Rajan called Kietzmann’s work a “very neat example of how top-down constraints like energy minimization can indirectly lead to a specific function like predictive coding.” It prompted her to wonder whether the emergence of specific error and prediction units in the RNN could be an unintended consequence of the fact that only neurons at the edge of the network were receiving inputs. If the inputs were distributed throughout the network, “my knee-jerk guess is you won’t find the separation between error units and predictive units, but you’ll still find predictive activity,” she said.
A Unifying Framework for Brain Behaviors
Persuasive as these insights from computational studies may seem, in the end, only evidence from live brains can convince neuroscientists of predictive processing in the brain. To this end, Blake Richards, a neuroscientist and computer scientist at McGill University and Mila, the Quebec Artificial Intelligence Institute, and his colleagues formulated some clear hypotheses about what they should see in brains learning to make predictions about unexpected events.
To test their hypotheses, they turned to researchers at the Allen Institute for Brain Science in Seattle, who carried out experiments on mice while monitoring the neural activity in their brains. Of particular interest were certain pyramidal neurons in the brain’s neocortex, which are thought to be anatomically suited to predictive processing. They can receive both local bottom-up sensory signals from nearby neurons (through inputs to their cell body) and top-down prediction signals from more distant neurons (through their apical dendrites).
The mice were shown many sequences of Gabor patches, which consist of stripes of light and dark. All four patches in each sequence had roughly the same orientation, and the mice came to expect that. (“Must have been boring as hell, just watching these sequences,” said Richards.) Then the researchers inserted an unexpected event: a fourth Gabor patch randomly rotated to a different orientation. The animals were initially surprised, but over time, they came to expect the element of surprise too. All the while, the researchers observed the activity in the mice’s brains.

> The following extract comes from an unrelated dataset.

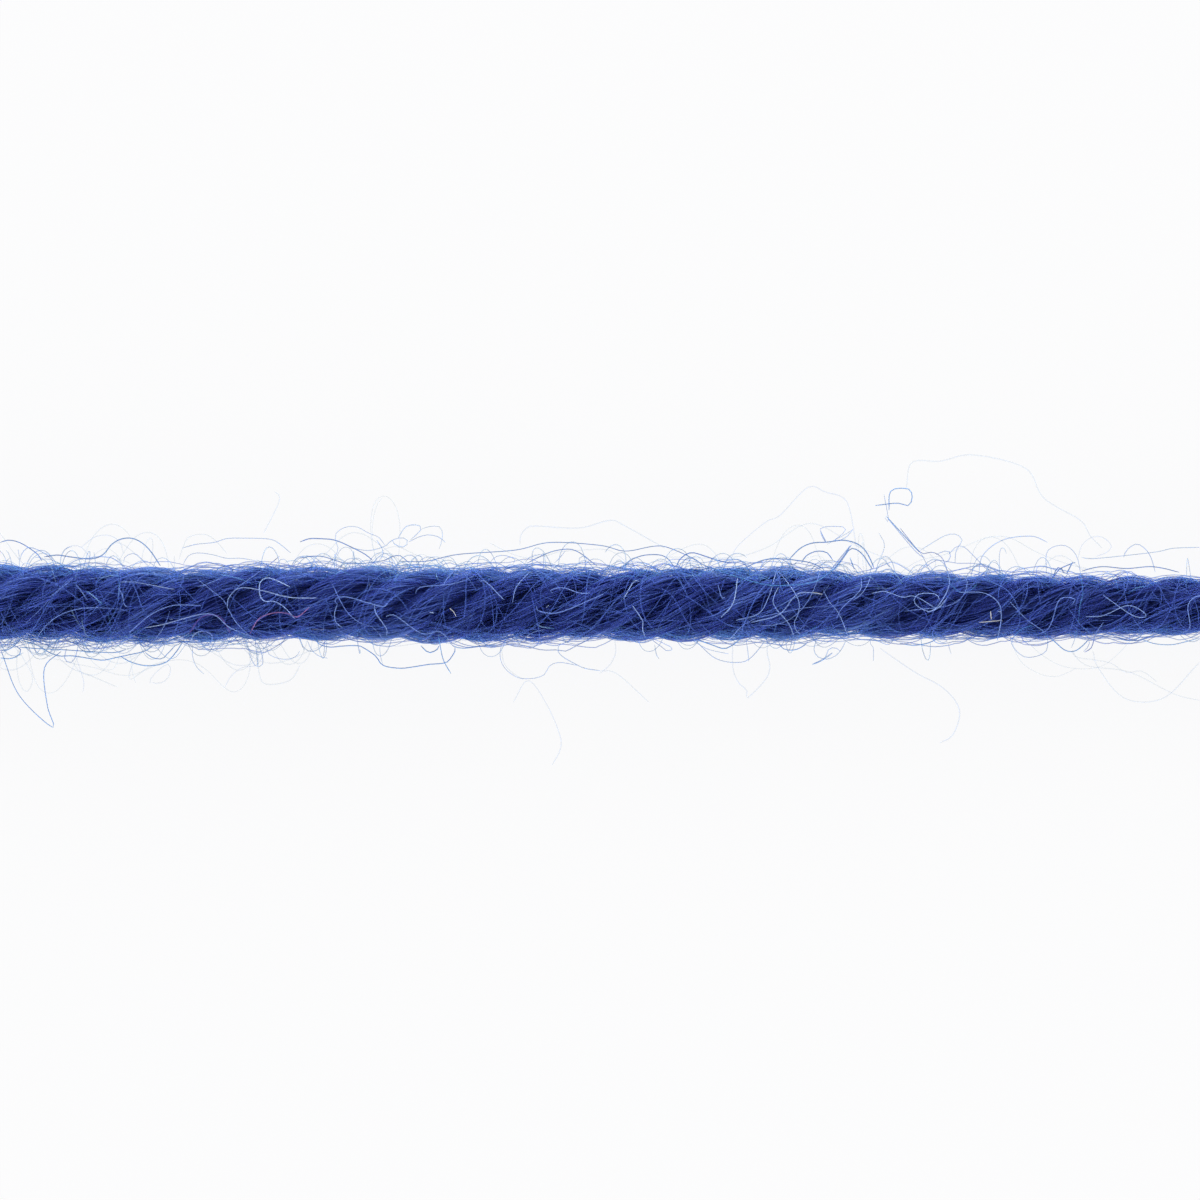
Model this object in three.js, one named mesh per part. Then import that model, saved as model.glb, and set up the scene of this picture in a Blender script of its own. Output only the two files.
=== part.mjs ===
import * as THREE from "three";

// A cut length of merino wool yarn: one soft strand of four plies, twisted together and laid
// straight on a surface. Sizes are in millimetres. X runs along the strand, Z is up, and the
// surface that the strand lies on is at Z = 0.

// Driving dimensions
const STRAND_LENGTH = 36;
const PLY_COUNT = 4;
// A ply's centre lies this many ply radii from the strand's axis. Hard round plies would lie
// 1.41 radii out, and soft wool packs closer.
const PLY_CENTRE_OUT = 1.1;
// The axis lies this share of the radius above the surface, so each crest is pressed flat there.
const AXIS_HEIGHT_SHARE = 0.84;

// How finely the strand is cut into faces
const RING_SPACING = 0.2;
const POINTS_PER_PLY = 6;

// A cut end draws in over this length, to this share of the radius.
const END_ROUNDING = 0.3;
const END_SHARE = 0.82;

// The strand along its length. x is the station's place, y how far the axis strays sideways,
// radius the distance from the axis to the crest of a ply, and turns how many times the plies
// have gone round the axis since the station at x = -12.
const STATIONS = [
  { x: -18, y: 0.03, radius: 0.7, turns: -1.4 },
  { x: -15, y: -0.02, radius: 0.73, turns: -0.7 },
  { x: -12, y: 0.02, radius: 0.75, turns: 0.0 },
  { x: -9, y: -0.02, radius: 0.74, turns: 0.7 },
  { x: -6, y: 0.03, radius: 0.73, turns: 1.35 },
  { x: -3, y: -0.02, radius: 0.73, turns: 1.99 },
  { x: 0, y: 0.0, radius: 0.71, turns: 2.71 },
  { x: 3, y: 0.01, radius: 0.71, turns: 3.43 },
  { x: 6, y: -0.02, radius: 0.64, turns: 4.14 },
  { x: 9, y: -0.05, radius: 0.62, turns: 4.84 },
  { x: 12, y: -0.04, radius: 0.57, turns: 5.61 },
  { x: 15, y: -0.01, radius: 0.58, turns: 6.33 },
  { x: 18, y: 0.02, radius: 0.6, turns: 7.03 },
];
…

What they saw was that lots of neurons responded differently to expected and unexpected stimuli. Crucially, this difference was strong in the local, bottom-up signals on the first day of testing, but it waned on the second and third days. In the context of predictive processing, this suggested that newly formed top-down expectations began inhibiting the responses to incoming sensory information as the stimuli became less surprising.

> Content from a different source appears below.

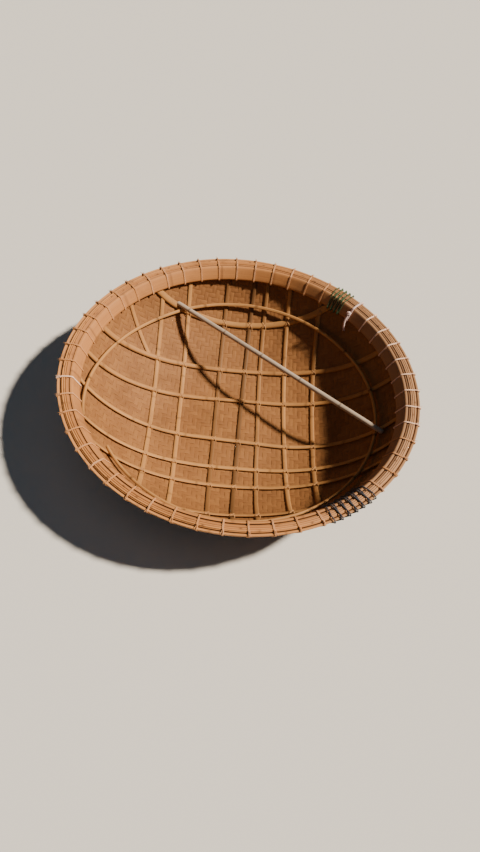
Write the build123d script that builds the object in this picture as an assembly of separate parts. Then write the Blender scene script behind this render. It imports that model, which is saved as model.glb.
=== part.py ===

Meanwhile, the opposite was happening in the apical dendrites: The difference in their response to unexpected stimuli increased over time. The neural circuits appeared to be learning to represent properties of the surprising events better, to make better predictions the next time around.

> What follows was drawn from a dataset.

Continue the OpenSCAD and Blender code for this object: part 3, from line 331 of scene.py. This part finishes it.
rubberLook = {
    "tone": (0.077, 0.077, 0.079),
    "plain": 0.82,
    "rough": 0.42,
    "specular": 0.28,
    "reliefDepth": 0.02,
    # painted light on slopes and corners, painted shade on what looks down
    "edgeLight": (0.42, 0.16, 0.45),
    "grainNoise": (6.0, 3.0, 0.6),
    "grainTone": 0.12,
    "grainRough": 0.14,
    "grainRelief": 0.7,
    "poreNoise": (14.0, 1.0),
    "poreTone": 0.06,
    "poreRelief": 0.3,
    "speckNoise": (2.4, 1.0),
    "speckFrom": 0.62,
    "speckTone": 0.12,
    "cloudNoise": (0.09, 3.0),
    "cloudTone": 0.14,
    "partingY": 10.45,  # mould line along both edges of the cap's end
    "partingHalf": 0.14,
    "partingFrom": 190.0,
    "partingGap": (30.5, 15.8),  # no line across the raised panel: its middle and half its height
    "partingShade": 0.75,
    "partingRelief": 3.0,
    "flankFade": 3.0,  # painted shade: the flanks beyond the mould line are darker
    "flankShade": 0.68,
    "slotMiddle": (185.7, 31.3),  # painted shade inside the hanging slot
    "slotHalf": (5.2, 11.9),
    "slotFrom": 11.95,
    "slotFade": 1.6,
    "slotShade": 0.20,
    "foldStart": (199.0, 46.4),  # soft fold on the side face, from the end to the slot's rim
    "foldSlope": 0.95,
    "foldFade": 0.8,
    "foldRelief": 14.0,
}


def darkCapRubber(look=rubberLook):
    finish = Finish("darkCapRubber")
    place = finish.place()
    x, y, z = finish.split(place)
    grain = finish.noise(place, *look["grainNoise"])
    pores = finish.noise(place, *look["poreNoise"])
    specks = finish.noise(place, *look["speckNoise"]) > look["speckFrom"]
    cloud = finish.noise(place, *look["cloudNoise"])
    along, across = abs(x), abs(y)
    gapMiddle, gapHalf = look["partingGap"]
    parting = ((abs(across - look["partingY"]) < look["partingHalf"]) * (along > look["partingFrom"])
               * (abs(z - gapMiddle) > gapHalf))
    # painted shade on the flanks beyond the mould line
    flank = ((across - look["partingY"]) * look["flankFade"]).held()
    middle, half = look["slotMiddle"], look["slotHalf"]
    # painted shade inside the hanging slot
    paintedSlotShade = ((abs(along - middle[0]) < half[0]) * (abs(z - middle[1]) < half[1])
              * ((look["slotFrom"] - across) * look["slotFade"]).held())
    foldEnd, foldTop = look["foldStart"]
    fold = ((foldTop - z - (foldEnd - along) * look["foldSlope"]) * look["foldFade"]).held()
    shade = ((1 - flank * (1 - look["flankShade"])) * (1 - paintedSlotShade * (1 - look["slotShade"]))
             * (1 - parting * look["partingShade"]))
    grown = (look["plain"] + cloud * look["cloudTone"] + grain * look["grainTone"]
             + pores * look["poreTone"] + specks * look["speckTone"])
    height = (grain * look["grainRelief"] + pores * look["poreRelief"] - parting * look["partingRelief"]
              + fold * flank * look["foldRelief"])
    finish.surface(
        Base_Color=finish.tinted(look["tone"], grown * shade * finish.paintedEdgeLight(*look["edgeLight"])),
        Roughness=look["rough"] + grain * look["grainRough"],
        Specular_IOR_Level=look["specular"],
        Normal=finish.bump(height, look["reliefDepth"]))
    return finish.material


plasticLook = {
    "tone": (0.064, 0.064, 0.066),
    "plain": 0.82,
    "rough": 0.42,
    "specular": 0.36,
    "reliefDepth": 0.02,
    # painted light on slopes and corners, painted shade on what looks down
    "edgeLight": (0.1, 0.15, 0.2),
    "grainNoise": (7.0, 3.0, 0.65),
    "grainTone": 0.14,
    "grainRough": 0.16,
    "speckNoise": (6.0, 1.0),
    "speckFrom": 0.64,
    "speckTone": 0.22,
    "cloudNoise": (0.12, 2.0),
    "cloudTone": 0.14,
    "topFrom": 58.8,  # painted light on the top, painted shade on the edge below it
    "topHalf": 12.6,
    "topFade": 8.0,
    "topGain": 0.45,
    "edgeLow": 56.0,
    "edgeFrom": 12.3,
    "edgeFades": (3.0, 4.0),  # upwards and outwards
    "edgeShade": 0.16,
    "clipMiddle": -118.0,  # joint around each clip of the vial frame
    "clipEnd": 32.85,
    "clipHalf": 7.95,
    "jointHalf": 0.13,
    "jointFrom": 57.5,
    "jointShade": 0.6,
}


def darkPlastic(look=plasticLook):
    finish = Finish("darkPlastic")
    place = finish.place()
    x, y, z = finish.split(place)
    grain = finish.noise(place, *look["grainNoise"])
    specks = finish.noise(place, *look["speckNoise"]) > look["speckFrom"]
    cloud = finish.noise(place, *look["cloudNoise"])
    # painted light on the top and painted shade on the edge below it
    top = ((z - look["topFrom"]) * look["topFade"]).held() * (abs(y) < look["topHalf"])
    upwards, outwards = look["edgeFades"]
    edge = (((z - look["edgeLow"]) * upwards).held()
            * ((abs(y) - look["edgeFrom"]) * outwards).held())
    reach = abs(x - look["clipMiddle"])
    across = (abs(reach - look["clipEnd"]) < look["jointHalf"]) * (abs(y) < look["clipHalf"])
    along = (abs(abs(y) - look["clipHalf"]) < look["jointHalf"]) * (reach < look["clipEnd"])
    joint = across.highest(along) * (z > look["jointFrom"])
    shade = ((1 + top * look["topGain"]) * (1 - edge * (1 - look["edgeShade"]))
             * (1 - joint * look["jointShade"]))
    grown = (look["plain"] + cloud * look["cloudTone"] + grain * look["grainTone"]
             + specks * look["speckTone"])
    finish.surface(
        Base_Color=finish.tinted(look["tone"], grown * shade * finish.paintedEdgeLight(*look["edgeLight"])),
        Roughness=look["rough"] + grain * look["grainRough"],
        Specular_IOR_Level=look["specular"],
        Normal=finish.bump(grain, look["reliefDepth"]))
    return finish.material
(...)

“This study provides further support for the idea that something like predictive learning or predictive coding is happening in the neocortex,” said Richards.
It’s true that individual observations of neuronal activity or an animal’s behavior can at times be explained by some other model of the brain. For example, the waning responses in neurons to the same input, instead of being interpreted as the inhibition of error units, might simply be due to a process of adaptation. But then “you get this whole phone book of explanations for different phenomena,” said de Lange.
Predictive processing, on the other hand, provides a unifying framework to explain many phenomena in one go, hence its allure as a theory of how the brain works. “I think the evidence at this point is pretty compelling,” said Richards. “I’m willing to put a lot of money on that claim, actually.”